EXERCISE AIM> Output only the count of lines that contain "this".

[Object data in JSON]
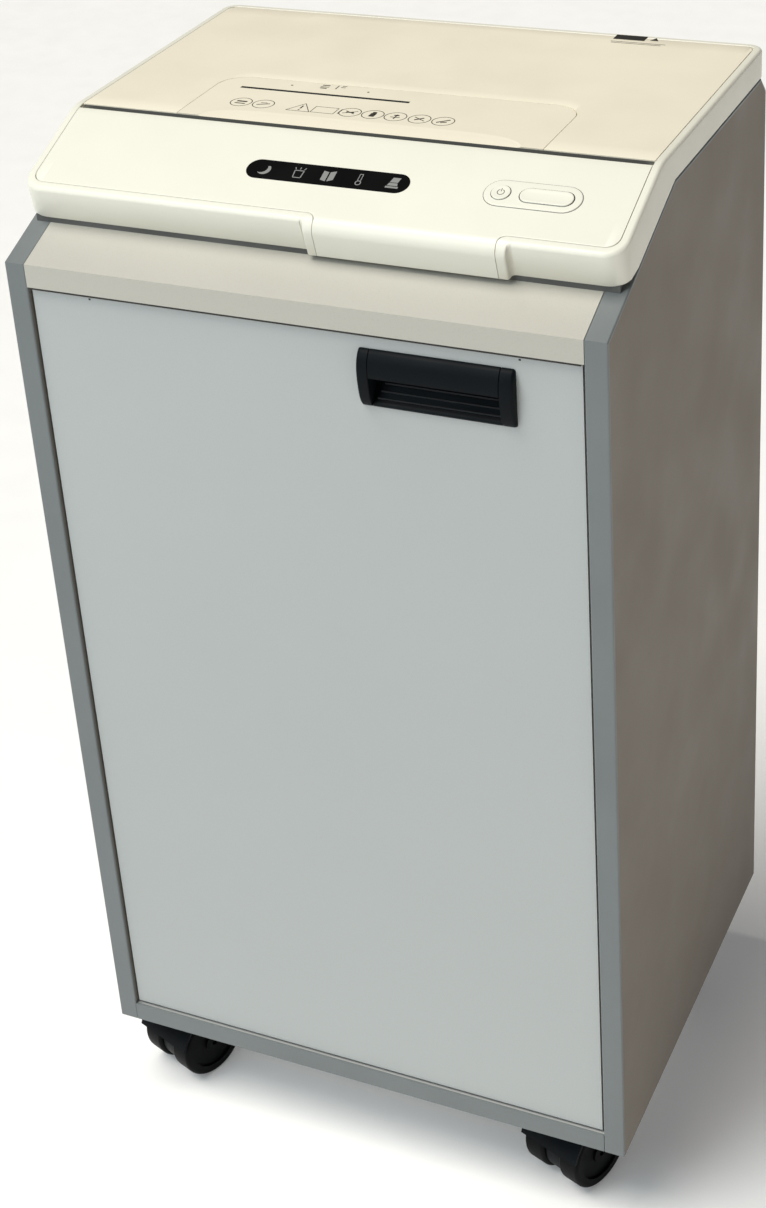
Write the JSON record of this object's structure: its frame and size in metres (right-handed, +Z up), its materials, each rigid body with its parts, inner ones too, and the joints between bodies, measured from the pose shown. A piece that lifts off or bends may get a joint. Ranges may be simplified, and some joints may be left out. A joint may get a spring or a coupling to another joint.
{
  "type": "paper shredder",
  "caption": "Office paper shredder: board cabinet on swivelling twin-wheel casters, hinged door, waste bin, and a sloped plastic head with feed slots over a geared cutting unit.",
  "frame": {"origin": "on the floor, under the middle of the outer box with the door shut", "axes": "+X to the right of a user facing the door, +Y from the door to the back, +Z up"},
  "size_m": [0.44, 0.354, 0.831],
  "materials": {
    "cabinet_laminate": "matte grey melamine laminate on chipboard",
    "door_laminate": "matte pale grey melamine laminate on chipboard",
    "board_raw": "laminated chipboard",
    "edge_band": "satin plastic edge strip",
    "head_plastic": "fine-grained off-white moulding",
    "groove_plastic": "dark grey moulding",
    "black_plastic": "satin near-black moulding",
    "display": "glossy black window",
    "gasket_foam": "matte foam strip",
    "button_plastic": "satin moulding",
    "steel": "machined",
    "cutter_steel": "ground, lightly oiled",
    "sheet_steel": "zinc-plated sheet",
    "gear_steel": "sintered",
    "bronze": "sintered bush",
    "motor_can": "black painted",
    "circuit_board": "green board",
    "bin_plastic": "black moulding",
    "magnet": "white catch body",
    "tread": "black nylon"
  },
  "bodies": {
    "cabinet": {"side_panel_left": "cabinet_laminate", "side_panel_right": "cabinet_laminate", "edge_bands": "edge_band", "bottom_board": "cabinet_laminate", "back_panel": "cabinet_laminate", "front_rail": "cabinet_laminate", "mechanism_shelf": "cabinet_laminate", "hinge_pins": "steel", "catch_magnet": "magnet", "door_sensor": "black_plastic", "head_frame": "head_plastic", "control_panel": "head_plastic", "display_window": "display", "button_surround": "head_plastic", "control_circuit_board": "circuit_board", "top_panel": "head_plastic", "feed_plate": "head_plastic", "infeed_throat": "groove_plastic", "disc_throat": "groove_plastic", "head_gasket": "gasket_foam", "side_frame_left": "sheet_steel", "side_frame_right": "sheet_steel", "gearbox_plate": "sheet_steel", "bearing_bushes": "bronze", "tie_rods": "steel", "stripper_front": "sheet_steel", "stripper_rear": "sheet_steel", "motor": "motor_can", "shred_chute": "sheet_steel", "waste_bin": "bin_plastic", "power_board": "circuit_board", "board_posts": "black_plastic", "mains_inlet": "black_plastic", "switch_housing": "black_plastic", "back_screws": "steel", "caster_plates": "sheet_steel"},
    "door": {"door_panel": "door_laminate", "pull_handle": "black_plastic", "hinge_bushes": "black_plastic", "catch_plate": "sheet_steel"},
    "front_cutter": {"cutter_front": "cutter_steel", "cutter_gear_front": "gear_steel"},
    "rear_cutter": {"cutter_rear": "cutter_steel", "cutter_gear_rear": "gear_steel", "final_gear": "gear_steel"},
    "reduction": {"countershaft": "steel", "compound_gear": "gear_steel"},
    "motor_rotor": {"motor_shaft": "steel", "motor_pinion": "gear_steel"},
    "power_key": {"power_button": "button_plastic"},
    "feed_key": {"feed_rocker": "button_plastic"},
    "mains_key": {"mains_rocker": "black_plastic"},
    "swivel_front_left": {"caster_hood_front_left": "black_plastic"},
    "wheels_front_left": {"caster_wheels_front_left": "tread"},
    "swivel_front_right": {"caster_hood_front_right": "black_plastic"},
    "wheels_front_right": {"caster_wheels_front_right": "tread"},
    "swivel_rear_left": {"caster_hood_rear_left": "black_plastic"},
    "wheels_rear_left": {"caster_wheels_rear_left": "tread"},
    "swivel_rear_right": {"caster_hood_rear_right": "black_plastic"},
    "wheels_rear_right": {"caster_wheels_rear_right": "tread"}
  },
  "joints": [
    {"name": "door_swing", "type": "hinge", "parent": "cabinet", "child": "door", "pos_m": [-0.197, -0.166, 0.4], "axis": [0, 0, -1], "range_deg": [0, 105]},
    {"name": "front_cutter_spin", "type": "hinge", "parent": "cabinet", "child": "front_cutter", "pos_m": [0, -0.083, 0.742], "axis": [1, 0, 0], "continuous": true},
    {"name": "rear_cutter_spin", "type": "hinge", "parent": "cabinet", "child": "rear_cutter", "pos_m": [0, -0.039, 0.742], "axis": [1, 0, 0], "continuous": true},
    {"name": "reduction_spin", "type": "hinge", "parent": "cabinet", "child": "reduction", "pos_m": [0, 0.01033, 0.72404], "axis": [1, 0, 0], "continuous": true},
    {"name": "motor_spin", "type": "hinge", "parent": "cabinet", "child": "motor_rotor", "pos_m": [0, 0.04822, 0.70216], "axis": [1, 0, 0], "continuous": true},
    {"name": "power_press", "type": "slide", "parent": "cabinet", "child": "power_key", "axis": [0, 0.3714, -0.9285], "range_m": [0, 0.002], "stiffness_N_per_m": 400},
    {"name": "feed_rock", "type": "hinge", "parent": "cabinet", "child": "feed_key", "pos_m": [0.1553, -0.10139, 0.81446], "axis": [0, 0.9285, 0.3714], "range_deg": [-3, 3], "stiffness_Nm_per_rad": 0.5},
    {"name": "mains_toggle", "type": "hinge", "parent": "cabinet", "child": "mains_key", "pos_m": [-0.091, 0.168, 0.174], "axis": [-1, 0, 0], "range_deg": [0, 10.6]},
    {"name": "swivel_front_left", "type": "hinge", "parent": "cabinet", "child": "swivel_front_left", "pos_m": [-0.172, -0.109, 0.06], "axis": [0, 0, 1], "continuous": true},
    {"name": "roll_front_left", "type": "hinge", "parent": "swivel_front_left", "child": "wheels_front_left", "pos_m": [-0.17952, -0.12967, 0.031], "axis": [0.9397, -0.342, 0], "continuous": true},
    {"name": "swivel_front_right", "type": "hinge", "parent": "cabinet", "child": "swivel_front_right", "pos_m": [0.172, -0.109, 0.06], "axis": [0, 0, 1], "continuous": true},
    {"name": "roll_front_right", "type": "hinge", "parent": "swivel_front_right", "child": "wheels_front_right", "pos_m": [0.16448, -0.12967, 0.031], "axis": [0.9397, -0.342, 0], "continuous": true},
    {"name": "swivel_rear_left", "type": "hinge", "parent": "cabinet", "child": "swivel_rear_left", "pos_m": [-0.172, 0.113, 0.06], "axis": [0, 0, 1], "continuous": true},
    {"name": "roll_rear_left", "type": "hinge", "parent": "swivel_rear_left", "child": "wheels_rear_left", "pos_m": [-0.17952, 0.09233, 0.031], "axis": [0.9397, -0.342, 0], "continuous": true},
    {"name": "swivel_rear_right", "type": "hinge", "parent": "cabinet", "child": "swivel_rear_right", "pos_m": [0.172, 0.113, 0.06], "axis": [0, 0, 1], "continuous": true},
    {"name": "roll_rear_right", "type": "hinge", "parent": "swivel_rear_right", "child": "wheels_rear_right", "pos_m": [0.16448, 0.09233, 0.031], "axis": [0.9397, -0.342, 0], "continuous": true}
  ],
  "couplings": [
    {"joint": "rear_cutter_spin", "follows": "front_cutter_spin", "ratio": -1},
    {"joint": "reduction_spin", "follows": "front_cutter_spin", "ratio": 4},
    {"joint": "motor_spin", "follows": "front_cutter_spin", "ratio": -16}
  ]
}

...

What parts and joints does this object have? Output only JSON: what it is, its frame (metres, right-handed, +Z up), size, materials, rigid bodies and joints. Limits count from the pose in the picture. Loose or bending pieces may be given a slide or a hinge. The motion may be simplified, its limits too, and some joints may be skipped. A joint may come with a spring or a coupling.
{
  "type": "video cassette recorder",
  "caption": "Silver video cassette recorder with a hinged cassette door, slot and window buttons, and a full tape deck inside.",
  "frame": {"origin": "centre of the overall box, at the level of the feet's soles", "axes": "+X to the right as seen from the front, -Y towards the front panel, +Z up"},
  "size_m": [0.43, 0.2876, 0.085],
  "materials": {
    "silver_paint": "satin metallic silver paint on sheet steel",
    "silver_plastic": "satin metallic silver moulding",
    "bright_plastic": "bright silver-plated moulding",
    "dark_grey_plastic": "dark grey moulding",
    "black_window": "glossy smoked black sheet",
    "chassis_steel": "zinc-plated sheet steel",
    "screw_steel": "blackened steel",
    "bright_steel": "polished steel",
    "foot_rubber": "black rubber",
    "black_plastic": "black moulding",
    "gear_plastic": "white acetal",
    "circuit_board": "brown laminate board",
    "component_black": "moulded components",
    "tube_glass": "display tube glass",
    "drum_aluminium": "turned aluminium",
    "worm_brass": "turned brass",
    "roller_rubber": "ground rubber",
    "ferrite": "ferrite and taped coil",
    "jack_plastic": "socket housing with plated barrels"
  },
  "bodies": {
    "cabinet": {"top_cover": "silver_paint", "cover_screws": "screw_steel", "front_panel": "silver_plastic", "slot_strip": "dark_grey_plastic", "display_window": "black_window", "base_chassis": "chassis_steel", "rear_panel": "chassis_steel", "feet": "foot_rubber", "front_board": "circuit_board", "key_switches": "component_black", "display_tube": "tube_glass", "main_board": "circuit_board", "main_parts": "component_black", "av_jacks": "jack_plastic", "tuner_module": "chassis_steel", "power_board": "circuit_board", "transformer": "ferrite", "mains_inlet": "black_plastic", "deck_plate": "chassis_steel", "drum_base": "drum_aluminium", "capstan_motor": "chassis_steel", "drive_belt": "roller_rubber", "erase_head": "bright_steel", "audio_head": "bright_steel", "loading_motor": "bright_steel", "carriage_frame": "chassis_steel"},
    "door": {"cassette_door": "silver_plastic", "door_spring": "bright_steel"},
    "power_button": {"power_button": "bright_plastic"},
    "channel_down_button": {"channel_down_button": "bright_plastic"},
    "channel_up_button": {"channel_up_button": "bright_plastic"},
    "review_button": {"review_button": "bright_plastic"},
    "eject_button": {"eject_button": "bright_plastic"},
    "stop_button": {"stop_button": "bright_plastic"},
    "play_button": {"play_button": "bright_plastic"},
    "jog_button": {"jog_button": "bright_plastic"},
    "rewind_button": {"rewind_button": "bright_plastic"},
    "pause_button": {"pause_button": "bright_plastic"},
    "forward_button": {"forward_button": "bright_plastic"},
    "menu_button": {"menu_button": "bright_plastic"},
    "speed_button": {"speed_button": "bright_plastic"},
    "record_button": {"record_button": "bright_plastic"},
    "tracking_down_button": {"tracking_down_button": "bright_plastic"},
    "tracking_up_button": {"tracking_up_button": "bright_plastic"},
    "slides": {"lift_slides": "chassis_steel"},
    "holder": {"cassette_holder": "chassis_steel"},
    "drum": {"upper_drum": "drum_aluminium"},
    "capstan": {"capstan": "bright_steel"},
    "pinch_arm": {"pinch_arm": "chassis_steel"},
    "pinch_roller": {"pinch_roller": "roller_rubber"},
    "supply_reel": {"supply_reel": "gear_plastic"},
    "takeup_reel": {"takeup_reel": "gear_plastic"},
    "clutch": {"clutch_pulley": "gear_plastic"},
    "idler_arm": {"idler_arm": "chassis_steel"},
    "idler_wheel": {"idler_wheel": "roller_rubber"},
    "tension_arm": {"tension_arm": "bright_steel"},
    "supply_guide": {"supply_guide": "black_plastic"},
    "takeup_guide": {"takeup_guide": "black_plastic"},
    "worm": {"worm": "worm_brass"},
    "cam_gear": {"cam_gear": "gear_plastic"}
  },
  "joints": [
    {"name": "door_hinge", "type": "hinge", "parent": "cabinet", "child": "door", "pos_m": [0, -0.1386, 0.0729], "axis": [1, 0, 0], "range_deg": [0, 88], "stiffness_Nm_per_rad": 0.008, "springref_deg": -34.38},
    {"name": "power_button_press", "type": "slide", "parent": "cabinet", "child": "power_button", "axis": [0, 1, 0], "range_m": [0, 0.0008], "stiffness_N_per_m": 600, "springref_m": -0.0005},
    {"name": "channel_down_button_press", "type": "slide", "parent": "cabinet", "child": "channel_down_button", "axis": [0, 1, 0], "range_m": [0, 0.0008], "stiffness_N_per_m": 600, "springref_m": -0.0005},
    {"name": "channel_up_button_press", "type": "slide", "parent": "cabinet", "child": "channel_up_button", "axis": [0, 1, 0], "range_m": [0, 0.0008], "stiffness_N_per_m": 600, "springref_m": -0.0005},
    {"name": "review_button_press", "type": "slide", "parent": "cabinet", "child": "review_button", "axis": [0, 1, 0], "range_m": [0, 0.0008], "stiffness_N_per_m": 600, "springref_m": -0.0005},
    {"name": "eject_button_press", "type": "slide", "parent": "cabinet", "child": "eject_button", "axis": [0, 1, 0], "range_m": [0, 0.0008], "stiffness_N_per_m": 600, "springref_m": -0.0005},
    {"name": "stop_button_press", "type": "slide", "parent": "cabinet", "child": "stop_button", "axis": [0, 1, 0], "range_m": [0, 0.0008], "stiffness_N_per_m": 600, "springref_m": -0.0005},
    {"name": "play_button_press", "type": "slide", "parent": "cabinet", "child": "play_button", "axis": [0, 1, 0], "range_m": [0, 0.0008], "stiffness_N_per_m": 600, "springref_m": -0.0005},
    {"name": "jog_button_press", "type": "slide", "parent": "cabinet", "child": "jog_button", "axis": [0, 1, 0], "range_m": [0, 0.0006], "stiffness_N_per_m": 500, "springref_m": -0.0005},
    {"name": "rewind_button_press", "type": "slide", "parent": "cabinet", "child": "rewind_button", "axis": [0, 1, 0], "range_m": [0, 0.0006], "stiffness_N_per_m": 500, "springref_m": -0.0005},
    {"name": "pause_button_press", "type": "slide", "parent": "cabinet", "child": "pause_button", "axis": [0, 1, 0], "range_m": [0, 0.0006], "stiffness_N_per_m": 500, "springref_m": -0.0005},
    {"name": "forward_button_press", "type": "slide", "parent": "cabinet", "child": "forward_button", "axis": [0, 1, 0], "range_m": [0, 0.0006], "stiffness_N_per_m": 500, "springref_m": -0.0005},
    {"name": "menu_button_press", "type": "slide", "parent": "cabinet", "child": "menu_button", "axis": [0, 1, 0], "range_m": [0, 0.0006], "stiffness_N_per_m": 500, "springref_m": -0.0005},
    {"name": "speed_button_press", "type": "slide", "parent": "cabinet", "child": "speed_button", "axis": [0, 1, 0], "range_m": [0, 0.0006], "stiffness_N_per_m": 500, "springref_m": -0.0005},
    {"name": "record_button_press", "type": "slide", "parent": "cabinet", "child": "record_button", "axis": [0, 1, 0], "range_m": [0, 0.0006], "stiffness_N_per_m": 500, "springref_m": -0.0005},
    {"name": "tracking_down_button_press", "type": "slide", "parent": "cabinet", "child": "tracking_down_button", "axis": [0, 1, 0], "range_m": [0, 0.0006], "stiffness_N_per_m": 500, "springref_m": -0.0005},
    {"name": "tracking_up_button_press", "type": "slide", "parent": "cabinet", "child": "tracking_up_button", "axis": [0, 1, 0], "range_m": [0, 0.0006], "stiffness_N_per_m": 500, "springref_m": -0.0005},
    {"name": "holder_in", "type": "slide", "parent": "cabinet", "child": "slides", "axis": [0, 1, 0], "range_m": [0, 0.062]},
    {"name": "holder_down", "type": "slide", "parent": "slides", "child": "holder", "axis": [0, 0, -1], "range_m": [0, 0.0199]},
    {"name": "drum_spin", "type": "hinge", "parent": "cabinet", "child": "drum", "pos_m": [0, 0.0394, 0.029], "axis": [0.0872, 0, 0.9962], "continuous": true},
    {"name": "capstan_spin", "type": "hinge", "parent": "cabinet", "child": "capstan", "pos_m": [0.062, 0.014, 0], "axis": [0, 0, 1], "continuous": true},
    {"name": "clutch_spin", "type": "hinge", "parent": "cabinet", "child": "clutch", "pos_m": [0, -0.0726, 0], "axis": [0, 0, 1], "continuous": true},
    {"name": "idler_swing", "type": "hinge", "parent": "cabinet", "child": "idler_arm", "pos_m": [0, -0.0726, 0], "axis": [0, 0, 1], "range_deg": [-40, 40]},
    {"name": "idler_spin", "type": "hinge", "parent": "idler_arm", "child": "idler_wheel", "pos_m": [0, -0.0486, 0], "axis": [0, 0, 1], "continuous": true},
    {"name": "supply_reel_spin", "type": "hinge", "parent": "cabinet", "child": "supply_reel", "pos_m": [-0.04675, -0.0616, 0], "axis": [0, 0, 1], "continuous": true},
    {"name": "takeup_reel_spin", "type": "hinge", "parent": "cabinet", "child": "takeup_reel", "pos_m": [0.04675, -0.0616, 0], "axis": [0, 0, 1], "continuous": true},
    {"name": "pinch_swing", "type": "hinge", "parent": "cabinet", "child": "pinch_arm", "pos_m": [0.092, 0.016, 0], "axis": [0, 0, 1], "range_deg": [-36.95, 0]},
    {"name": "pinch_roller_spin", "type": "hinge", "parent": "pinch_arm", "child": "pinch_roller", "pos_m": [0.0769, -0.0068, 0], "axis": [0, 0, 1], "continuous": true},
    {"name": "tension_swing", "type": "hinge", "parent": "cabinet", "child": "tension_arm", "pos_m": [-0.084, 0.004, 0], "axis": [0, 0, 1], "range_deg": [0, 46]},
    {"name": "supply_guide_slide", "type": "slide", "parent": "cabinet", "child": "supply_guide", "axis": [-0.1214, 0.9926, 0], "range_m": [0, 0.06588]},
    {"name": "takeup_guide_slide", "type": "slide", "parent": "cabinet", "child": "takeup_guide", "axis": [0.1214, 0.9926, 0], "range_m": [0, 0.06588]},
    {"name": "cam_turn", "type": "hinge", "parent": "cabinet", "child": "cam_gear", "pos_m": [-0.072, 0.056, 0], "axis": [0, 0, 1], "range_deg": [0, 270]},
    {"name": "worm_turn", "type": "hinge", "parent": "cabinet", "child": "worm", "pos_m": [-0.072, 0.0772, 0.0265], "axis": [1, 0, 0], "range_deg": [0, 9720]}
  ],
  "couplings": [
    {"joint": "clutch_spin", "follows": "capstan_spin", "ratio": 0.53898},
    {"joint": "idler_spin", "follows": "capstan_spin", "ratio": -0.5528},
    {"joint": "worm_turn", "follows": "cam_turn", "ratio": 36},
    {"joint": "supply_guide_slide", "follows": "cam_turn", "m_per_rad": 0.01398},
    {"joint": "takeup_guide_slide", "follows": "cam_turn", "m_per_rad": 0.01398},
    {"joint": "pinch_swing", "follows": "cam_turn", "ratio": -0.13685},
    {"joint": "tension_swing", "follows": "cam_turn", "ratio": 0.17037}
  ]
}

TASK RESPONSE> 2